Police arresting a student who was peacefully protesting. (Photo by: Arlenis Marmolejos)


Reporters on the scene witnessed officers dragging and tackling protesters to the ground. In all more than 70 students and four faculty were arrested and spent several hours in jails around Westchester County.


“This is the worst I have ever felt being part of the Purchase College Community,” said Faculty Presiding Officer Andrew Salomon.


Salomon also opened up about new information he was given regarding alleged shared private information between Purchase Human Resources and the Police. This includes an incident regarding an arrested faculty member whose former address was shared with the police by an outside source.


Police arresting a student who was peacefully protesting. (Photo by: Arlenis Marmolejos)


“It is a deeply troubling aspect to an already troubling series of events,” Salomon said. “Trust has been broken, and now needs to be rebuilt.”
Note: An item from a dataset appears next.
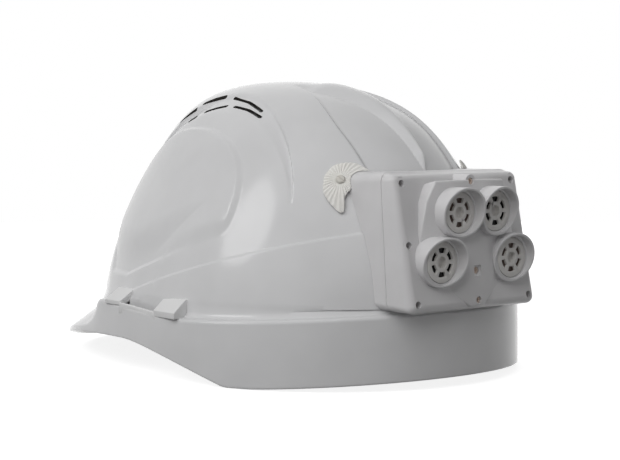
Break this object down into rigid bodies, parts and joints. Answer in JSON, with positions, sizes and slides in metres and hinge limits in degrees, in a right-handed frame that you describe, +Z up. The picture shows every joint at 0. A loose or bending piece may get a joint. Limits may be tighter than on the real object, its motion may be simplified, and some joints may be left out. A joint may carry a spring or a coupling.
{
  "type": "safety helmet",
  "caption": "White safety helmet with a front peak, side accessory slots, a ratchet harness and a box with round hooded sounders on its rear.",
  "frame": {"origin": "on the table under the middle of the dome, where the axis of the wearer's head meets the plane that the rim stands on", "axes": "+Z up, -Y forward over the peak, +Y to the rear where the box is, +X towards the wearer's left"},
  "size_m": [0.228, 0.3123, 0.161],
  "materials": {
    "shell_plastic": "glossy white moulded plastic",
    "box_plastic": "satin white printed or moulded plastic",
    "sounder_plastic": "satin light grey plastic",
    "coated_screw": "beige coated screw",
    "pleated_felt": "off-white pleated felt",
    "rivet_plastic": "off-white plastic",
    "harness_plastic": "dark grey flexible plastic",
    "knob_plastic": "black soft-touch plastic",
    "webbing": "grey woven webbing",
    "sweat_foam": "black padded cloth",
    "screw_steel": "zinc-plated steel",
    "board": "green circuit laminate",
    "switch_plastic": "black plastic",
    "cell_wrap": "blue-grey cell wrap",
    "button_rubber": "orange rubber",
    "socket_steel": "plated steel"
  },
  "bodies": {
    "helmet": {"shell": "shell_plastic", "front_band": "harness_plastic", "sweatband": "sweat_foam", "ratchet_back": "harness_plastic", "ratchet_cover": "harness_plastic", "ratchet_screws": "screw_steel", "nape_pad": "sweat_foam", "crown_strap_a": "webbing", "crown_strap_b": "webbing", "crown_pad": "sweat_foam", "front_left_clip": "harness_plastic", "front_right_clip": "harness_plastic", "rear_left_clip": "harness_plastic", "rear_right_clip": "harness_plastic", "box_tray": "box_plastic", "box_cover": "box_plastic", "circuit_board": "board", "button_switch": "switch_plastic", "battery": "cell_wrap", "cover_screws": "coated_screw", "tray_screws": "screw_steel", "upper_left_hood": "box_plastic", "upper_right_hood": "box_plastic", "lower_left_hood": "box_plastic", "lower_right_hood": "box_plastic", "upper_left_sounder": "sounder_plastic", "upper_right_sounder": "sounder_plastic", "lower_left_sounder": "sounder_plastic", "lower_right_sounder": "sounder_plastic", "left_pad": "pleated_felt", "right_pad": "pleated_felt", "pad_rivets": "rivet_plastic", "charge_socket": "socket_steel"},
    "knob": {"adjuster_knob": "knob_plastic", "ratchet_pinion": "harness_plastic"},
    "left_band": {"left_rear_band": "harness_plastic"},
    "right_band": {"right_rear_band": "harness_plastic"},
    "button": {"power_button": "button_rubber"}
  },
  "joints": [
    {"name": "knob_turn", "type": "hinge", "parent": "helmet", "child": "knob", "pos_m": [0, 0.12, 0.029], "axis": [0, 1, 0], "range_deg": [-130, 130]},
    {"name": "left_band_slide", "type": "hinge", "parent": "helmet", "child": "left_band", "pos_m": [0, 0.018, 0], "axis": [0, 0, 1], "range_deg": [-10, 10]},
    {"name": "right_band_slide", "type": "hinge", "parent": "helmet", "child": "right_band", "pos_m": [0, 0.018, 0], "axis": [0, 0, 1], "range_deg": [-10, 10]},
    {"name": "button_press", "type": "slide", "parent": "helmet", "child": "button", "axis": [1, 0, 0], "range_m": [0, 0.0012], "stiffness_N_per_m": 400, "springref_m": -0.0006}
  ],
  "couplings": [
    {"joint": "left_band_slide", "follows": "knob_turn", "ratio": 0.074813},
    {"joint": "right_band_slide", "follows": "knob_turn", "ratio": -0.074813}
  ]
}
The faculty letter called for “immediate and decisive action” on behalf of administration and to vacate charges against those arrested, and any disciplinary actions dropped. “We demand an immediate outside and independent investigation into all aspects of this incident, particularly the excessive use of police force, to ensure full accountability. Swift and thorough corrective measures, including resignations of those culpable for the infringement of student and faculty civil liberties and rights, are imperative to begin healing these wounds and reaffirming our institution's commitment to its integral rights and liberties.”